Dass nun die Grenzen des Reisewachstums erreicht sind, verneint Kettner. Die Stadt brauche auch weiterhin ein Nächtigungsplus. "Wir haben in Wien kein Overtourism-Problem", sagt er. Wien sei für vier Millionen Einwohner konzipiert worden, auch steige der Umsatz der Beherbergungsbetriebe doppelt so schnell wie die Zahl der Nächtigungen. Seitens Wientourismus setze man bereits ausschließlich auf das Premiumsegment. "Wir haben uns aus allen Bereichen des Massentourismus zurückgezogen", sagt Kettner. So kooperiere man nicht mehr mit Busunternehmen, auch Donauschifffahrten bewerbe man nicht.

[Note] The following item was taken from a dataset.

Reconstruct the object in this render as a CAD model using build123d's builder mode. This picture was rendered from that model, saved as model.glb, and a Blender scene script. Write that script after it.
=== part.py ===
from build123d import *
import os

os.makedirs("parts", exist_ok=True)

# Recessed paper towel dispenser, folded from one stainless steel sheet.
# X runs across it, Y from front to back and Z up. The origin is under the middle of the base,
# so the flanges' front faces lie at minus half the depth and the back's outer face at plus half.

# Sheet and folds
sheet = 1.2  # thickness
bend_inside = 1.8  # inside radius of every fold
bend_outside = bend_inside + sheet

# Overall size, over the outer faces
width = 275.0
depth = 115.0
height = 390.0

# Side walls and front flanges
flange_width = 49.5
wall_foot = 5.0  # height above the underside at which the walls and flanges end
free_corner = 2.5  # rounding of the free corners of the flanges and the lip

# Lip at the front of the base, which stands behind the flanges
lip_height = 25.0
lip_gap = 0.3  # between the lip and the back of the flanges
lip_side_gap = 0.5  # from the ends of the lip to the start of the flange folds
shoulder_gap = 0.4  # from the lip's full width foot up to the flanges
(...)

Wientourismus will sich aber für eine bessere Verteilung der Reisenden einsetzen. In einer Informationskampagne, die im Frühjahr 2019 anläuft, sollen im Ausland Begegnungsmomente mit Wienern an diversen Orten beworben werden. Treffen in Kaffeehäusern, im Böhmischen Prater oder bei den Ziegen auf der Deponie Rautenweg in der Donaustadt werden dabei sein. Bei Wiederbesuchern - und das seien 50 Prozent aller Wien-Gäste - könne die Bewerbung von Attraktionen außerhalb des Zentrums durchaus erfolgreich sein, heißt es seitens Wientourismus. Letztlich ersetze solche Werbung aber niemals ordnungspolitische Maßnahmen. Doch die Möglichkeiten, Tourismusströme global zu steuern, seien begrenzt, solange das Fliegen derart billig sei, so der Schweizer Tourismusforscher Christian Laesser (siehe das Interview unten). Neben der Limitierung von hochfrequentierten Attraktionen könne eine Stadt etwa entscheiden, Touristen weniger Wohnraum zur Verfügung zu stellen - wodurch der Preis für Reisende steige.